::: Data provided :::
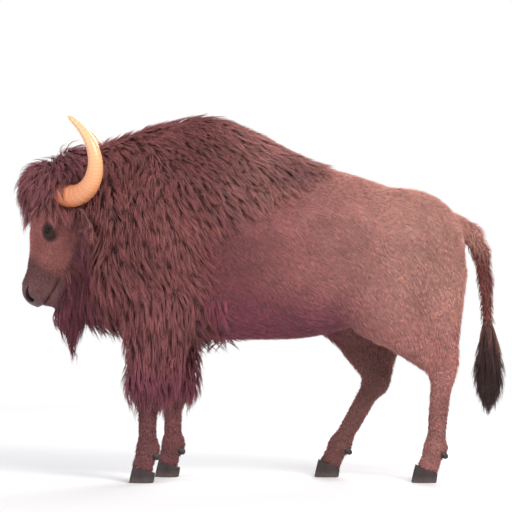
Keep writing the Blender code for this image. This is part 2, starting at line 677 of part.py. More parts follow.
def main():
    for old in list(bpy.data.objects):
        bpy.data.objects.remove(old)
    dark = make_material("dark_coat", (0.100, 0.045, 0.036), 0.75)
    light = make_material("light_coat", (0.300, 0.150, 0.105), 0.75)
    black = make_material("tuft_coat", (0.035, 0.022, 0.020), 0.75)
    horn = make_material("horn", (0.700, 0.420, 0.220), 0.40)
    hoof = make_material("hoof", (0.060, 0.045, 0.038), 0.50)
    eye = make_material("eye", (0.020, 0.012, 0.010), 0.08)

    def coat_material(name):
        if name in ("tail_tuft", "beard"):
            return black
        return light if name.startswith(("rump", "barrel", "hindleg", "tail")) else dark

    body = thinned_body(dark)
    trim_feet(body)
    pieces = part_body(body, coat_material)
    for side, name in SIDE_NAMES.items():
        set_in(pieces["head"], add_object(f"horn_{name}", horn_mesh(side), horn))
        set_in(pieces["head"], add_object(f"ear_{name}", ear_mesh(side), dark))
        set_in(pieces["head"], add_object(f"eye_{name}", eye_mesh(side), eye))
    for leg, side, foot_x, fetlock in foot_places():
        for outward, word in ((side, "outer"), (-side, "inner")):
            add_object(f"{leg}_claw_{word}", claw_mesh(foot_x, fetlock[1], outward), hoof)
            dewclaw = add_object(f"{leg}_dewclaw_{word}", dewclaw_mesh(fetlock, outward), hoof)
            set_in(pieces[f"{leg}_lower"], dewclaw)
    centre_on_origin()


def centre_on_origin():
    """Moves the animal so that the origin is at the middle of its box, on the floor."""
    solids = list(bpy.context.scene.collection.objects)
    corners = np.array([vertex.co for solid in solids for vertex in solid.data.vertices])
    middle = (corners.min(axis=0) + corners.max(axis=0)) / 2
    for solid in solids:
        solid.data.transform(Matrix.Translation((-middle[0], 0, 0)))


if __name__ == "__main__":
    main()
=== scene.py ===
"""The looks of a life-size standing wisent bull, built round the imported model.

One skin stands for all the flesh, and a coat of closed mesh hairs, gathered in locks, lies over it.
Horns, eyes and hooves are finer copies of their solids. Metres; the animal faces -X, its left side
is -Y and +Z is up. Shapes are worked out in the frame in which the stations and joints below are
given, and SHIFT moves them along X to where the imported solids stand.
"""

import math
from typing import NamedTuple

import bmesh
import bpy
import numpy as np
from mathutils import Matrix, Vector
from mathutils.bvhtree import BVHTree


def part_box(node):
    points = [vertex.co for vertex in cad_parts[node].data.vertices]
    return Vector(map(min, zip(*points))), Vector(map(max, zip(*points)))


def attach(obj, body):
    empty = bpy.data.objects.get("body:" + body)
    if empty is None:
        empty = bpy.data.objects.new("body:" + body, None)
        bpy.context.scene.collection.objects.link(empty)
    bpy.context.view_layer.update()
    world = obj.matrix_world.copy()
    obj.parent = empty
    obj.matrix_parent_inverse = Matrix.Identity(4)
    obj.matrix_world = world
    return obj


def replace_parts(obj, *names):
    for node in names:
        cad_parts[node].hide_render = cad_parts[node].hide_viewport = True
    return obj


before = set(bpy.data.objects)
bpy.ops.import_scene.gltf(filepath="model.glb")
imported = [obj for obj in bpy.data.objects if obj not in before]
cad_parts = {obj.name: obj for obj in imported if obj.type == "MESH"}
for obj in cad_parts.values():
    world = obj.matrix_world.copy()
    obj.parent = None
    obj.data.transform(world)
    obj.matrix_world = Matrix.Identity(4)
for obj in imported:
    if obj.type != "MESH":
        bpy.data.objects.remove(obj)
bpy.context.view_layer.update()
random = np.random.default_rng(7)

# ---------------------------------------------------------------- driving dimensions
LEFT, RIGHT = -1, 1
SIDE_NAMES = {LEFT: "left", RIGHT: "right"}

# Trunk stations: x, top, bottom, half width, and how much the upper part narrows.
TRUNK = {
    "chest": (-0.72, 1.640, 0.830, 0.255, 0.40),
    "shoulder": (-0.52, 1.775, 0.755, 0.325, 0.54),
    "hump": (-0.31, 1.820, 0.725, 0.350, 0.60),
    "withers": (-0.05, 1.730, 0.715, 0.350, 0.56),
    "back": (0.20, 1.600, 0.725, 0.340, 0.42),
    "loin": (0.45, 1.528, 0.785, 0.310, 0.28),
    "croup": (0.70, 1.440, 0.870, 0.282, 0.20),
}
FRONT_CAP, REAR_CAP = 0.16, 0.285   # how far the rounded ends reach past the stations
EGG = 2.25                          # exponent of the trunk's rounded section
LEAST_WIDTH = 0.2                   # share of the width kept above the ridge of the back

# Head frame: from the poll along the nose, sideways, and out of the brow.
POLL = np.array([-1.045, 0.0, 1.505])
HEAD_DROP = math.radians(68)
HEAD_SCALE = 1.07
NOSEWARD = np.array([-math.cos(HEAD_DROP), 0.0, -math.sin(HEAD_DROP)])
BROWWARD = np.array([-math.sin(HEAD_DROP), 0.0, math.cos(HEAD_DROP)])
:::
(Written request) Emit only the lines from the one containing "body = thinned_body(dark)" through the one containing "if empty is", copied exactly.

(Written response)
    body = thinned_body(dark)
    trim_feet(body)
    pieces = part_body(body, coat_material)
    for side, name in SIDE_NAMES.items():
        set_in(pieces["head"], add_object(f"horn_{name}", horn_mesh(side), horn))
        set_in(pieces["head"], add_object(f"ear_{name}", ear_mesh(side), dark))
        set_in(pieces["head"], add_object(f"eye_{name}", eye_mesh(side), eye))
    for leg, side, foot_x, fetlock in foot_places():
        for outward, word in ((side, "outer"), (-side, "inner")):
            add_object(f"{leg}_claw_{word}", claw_mesh(foot_x, fetlock[1], outward), hoof)
            dewclaw = add_object(f"{leg}_dewclaw_{word}", dewclaw_mesh(fetlock, outward), hoof)
            set_in(pieces[f"{leg}_lower"], dewclaw)
    centre_on_origin()


def centre_on_origin():
    """Moves the animal so that the origin is at the middle of its box, on the floor."""
    solids = list(bpy.context.scene.collection.objects)
    corners = np.array([vertex.co for solid in solids for vertex in solid.data.vertices])
    middle = (corners.min(axis=0) + corners.max(axis=0)) / 2
    for solid in solids:
        solid.data.transform(Matrix.Translation((-middle[0], 0, 0)))


if __name__ == "__main__":
    main()
=== scene.py ===
"""The looks of a life-size standing wisent bull, built round the imported model.

One skin stands for all the flesh, and a coat of closed mesh hairs, gathered in locks, lies over it.
Horns, eyes and hooves are finer copies of their solids. Metres; the animal faces -X, its left side
is -Y and +Z is up. Shapes are worked out in the frame in which the stations and joints below are
given, and SHIFT moves them along X to where the imported solids stand.
"""

import math
from typing import NamedTuple

import bmesh
import bpy
import numpy as np
from mathutils import Matrix, Vector
from mathutils.bvhtree import BVHTree


def part_box(node):
    points = [vertex.co for vertex in cad_parts[node].data.vertices]
    return Vector(map(min, zip(*points))), Vector(map(max, zip(*points)))


def attach(obj, body):
    empty = bpy.data.objects.get("body:" + body)
    if empty is None:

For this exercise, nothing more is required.